Depuis le 22 août 2022, sur Instagram, plus d'une cinquantaine de témoignages visent la célèbre marque de maroquinerie rouennaise "Paul Marius". Son fondateur, Florent Poirier, est accusé par certains employés de "faire régner la terreur" au sein de son entreprise.
Au travail, la boule au ventre. Julie* souhaite préserver son anonymat. Elle a travaillé pour le service communication de la maroquinerie rouennaise "Paul Marius". Elle garde aujourd’hui les traces d’un passé difficile, d’un quotidien qu'elle décrit "invivable". Au sein de l’entreprise, elle travaillait directement avec le fondateur de la marque, Florent Poirier. Elle décrit un chef d’entreprise "rabaissant" et "humiliant".
Julie fait partie des cinquante employés ou ex-employés à avoir pris la parole sur les réseaux sociaux depuis une semaine. Grâce au compte Instagram "Balance ton Agency", ils dénoncent à tour de rôle des pratiques "de management par la peur".
"J'ai fini à l'hôpital avec un triple ulcère, aucune reconnaissance", "On s'en prenait plein la gueule, un traumatisme pour moi", "J'étais sûre que ça éclaterait un jour, j'ai encore peur des répercussions", peut-on lire parmi les nombreux témoignages publiés sur le réseau social.

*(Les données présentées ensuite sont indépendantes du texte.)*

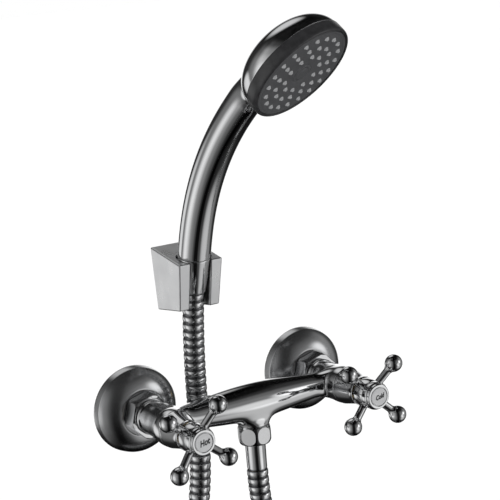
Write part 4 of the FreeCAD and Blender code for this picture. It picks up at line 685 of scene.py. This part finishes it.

"Un coup, on est l’étoile montante, on nous fait un éloge. Le lendemain c’est l’hécatombe, rien ne va". Au bout du fil, Julie précise qu’elle ne souhaite pas un "déferlement de haine" envers l’entreprise Paul Marius à qui elle reconnaît vivement les qualités de cette "sucess story". En revanche, elle pointe du doigt les relations avec sa personne référente, Florent Poirier.
Un management par la peur
"Il ne nous laissait aucune créativité, je ne pouvais rien faire sans son aval, même pas écrire un post Facebook de trois lignes. C’était invivable. Je devais terminer à 17h30, parfois il était capable d’attendre 20h pour venir valider mon travail. Bien-sûr, les heures supplémentaires n’étaient pas payées. Un jour, je suis arrivée à 9h05, avec cinq minutes de retard, il m’a hurlé dessus dans les escaliers. Il criait ‘tu te prends pour qui ? On est chez Paul Marius ici’", se remémore avec émotions Julie.

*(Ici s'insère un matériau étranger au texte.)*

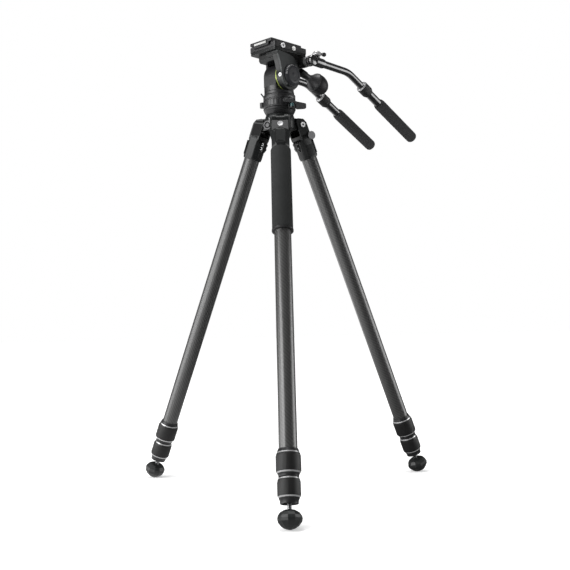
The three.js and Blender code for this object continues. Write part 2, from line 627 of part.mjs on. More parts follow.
function panBase() {
  const hole = HEAD_STUD_RADIUS + PIN_PLAY;
  const holeTop = PAN_BASE_Z + HEAD_STUD_LENGTH + 1;
  const body = turned([
    [0, holeTop], [hole, holeTop], [hole, PAN_BASE_Z], [PAN_BASE_RADIUS - 1.5, PAN_BASE_Z],
    [PAN_BASE_RADIUS, PAN_BASE_Z + 2], [PAN_BASE_RADIUS, PAN_NECK_Z], [PAN_NECK_RADIUS, PAN_NECK_Z],
    [PAN_NECK_RADIUS, PAN_NECK_Z + PAN_NECK_HEIGHT], [0, PAN_NECK_Z + PAN_NECK_HEIGHT],
  ], WIDE_SIDES);
  const lug = block([-BASE_LUG_REACH, -PAN_BASE_RADIUS + 3], [-BASE_LUG_HALF, BASE_LUG_HALF],
    [PAN_BASE_Z + BASE_LUG_BOTTOM, PAN_BASE_Z + BASE_LUG_TOP]);
  const shelfTop = PAN_BASE_Z - BUBBLE_DROP - SEAT;
  const shelfRadius = BUBBLE_RADIUS + BUBBLE_RIM;
  const wallStart = PAN_BASE_RADIUS + SEAT;
  const wallEnd = wallStart + BUBBLE_WALL;
  const shelf = joined(
    block([wallStart, wallEnd], [-shelfRadius, shelfRadius],
      [shelfTop - BUBBLE_SHELF, PAN_BASE_Z + BUBBLE_WALL_RISE]),
    block([PAN_BASE_RADIUS - 3, wallEnd], [-shelfRadius, shelfRadius],
      [PAN_BASE_Z, PAN_BASE_Z + BUBBLE_WALL_RISE]),
    block([wallStart, BUBBLE_OFFSET], [-shelfRadius, shelfRadius], [shelfTop - BUBBLE_SHELF, shelfTop]),
    rod(shelfRadius, shelfTop - BUBBLE_SHELF, shelfTop).translate([BUBBLE_OFFSET, 0, 0]),
  );
  const pinHole = alongX(rod(
    LOCK_PIN_RADIUS + PIN_PLAY, PAN_BASE_RADIUS - LOCK_PIN_LENGTH - 1, PAN_BASE_RADIUS + 2, PIN_SIDES,
  )).translate([0, 0, PAN_NECK_Z - LOCK_LEVER_DROP]);
  return cut(
    joined(body, lug, shelf.rotate([0, 0, BUBBLE_AZIMUTH])),
    pinHole.rotate([0, 0, LOCK_LEVER_AZIMUTH]),
  );
}

function bubbleLevel() {
  const bottom = PAN_BASE_Z - BUBBLE_DROP;
  return rod(BUBBLE_RADIUS, bottom, bottom + BUBBLE_HEIGHT)
    .translate([BUBBLE_OFFSET, 0, 0]).rotate([0, 0, BUBBLE_AZIMUTH]);
}

// ring round the neck of the pan base with a small raised tip
function dragRing() {
  const bottom = PAN_NECK_Z + SEAT;
  const top = PAN_NECK_Z + PAN_NECK_HEIGHT - SEAT;
  const bore = PAN_NECK_RADIUS + PIN_PLAY + 0.1;
  const ring = turned([
    [bore, top], [bore, bottom], [DRAG_RING_RADIUS, bottom], [DRAG_RING_RADIUS, top],
  ], WIDE_SIDES);
  const run = DRAG_TIP_REACH - PAN_NECK_RADIUS - 2;
  const tip = rod(DRAG_TIP_RADIUS, 0, Math.hypot(run, DRAG_TIP_RISE), PIN_SIDES)
    .rotate([0, THREE.MathUtils.radToDeg(Math.atan2(-run, DRAG_TIP_RISE)), 0])
    .translate([-PAN_NECK_RADIUS - 2, 0, top - 2]);
  return joined(ring, tip);
}

// lever on a pin that points away from the pan axis; drawn in the plane across that pin
function panLockLever() {
  const z = PAN_NECK_Z - LOCK_LEVER_DROP;
  const start = PAN_BASE_RADIUS + SEAT;
  const paddleRoot = LOCK_LEVER_NECK + LOCK_LEVER_STEP;
  const tipBottom = -LOCK_PADDLE_BOTTOM + LOCK_PADDLE_TAPER;
  const tipTop = -LOCK_PADDLE_TOP - LOCK_PADDLE_TAPER;
  const shape = new THREE.Shape();
  shape.absarc(0, 0, LOCK_LEVER_HUB, Math.PI / 2, Math.PI * 1.5, false);
  shape.lineTo(LOCK_LEVER_NECK, -LOCK_LEVER_HUB - LOCK_LEVER_NECK_DROP);
  shape.lineTo(paddleRoot, -LOCK_PADDLE_BOTTOM);
  shape.lineTo(LOCK_LEVER_REACH - LOCK_PADDLE_CORNER, tipBottom);
  shape.lineTo(LOCK_LEVER_REACH, tipBottom + LOCK_PADDLE_CORNER);
  shape.lineTo(LOCK_LEVER_REACH, tipTop - LOCK_PADDLE_CORNER);
  shape.lineTo(LOCK_LEVER_REACH - LOCK_PADDLE_CORNER, tipTop);
  shape.lineTo(paddleRoot, -LOCK_PADDLE_TOP);
  shape.lineTo(0, LOCK_LEVER_HUB);
  const paddle = sidePlate(shape, start, start + LOCK_LEVER_THICKNESS);
  const pin = alongX(rod(LOCK_PIN_RADIUS, PAN_BASE_RADIUS - LOCK_PIN_LENGTH, start + 1, PIN_SIDES));
  return joined(paddle, pin).translate([0, 0, z]).rotate([0, 0, LOCK_LEVER_AZIMUTH]);
}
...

Méchanceté, critiques physiques sur ses salariés, manipulation… Julie décrit une "ambiance de travail terrible. Il hante nos esprits, il agit comme un pervers narcissique et essaye de nous manipuler". Au bout de quelques mois, Julie craque et décide de quitter l’entreprise. Selon la jeune femme, Florent Poirier n'aurait pas apprécié ce départ précipité.

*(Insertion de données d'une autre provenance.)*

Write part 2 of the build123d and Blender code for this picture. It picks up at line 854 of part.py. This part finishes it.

Son visage s’est noirci. Il a tapé du poing de la main sur la table. Il criait que j’étais zéro, que je servais à rien, que j’allais finir caissière. Dans tous les cas j’étais minable et il m’a assuré que je ne retrouverais pas de travail car il connaissait tout le monde à Rouen.
Julie, ancienne employée de Paul Marius
Marie*, une autre employée, partage le même sentiment. Elle travaillait chez Paul Marius en 2019. "Moi je m’en suis remise, je suis partie avant que ça ne fasse trop de dégâts psychologiquement", tente de relativiser la jeune femme. Comme Julie, elle décrit l’attitude de son chef. "Il partait dans des crises de nerf. Quand on entendait sa grosse voiture arriver au bureau, tout le monde stressait. Au bout de deux mois, je pleurais tous les soirs en rentrant chez moi. Demain, si je suis chirurgienne, je peux tolérer des pleurs sous la pression mais je ne peux pas me mettre dans cet état pour une marque de maroquinerie".
En 2019, épuisée, Marie tente d’alerter la Directrice des Ressources Humaines (DRH). A l’époque, celle qui occupe ce poste est Marie Poirier-Fauvin, la femme de Florent Poirier. "Elle le défendait tout le temps, elle disait qu’il était stressé".
Une histoire de famille
Si la femme de Florent Poirier occupe un poste dans son entreprise, ce n’est pas le seule membre de la famille à travailler chez Paul Marius. Il y a aussi eu Martine Fauvin, ancienne directrice commerciale, la belle-mère de Florent Poirier. Cette dernière n'y travaille plus depuis deux ans. Font également partis de l'équipe : Hugues Mas, le meilleur ami de Martine Fauvin, directeur du développement commercial et Guillaume, le cousin de Florent Poirier, responsable de la boutique lilloise. Tous sont pointés du doigt pour leur comportement excessif.
"Cette histoire de famille, sur le principe, ce n’est pas dérangeant quand c’est bien géré. Mais dans ce cas de figure, on ne pouvait plus rien dire ni se plaindre. On était épié. Dès que l’on pense parler à un collègue, c’est le fils d’un ami, susceptible de rapporter ce que l’on dit. C’est très subtil, mais cette expérience a été traumatisante", se souvient Louise*, une autre femme qui souhaite également garder l’anonymat.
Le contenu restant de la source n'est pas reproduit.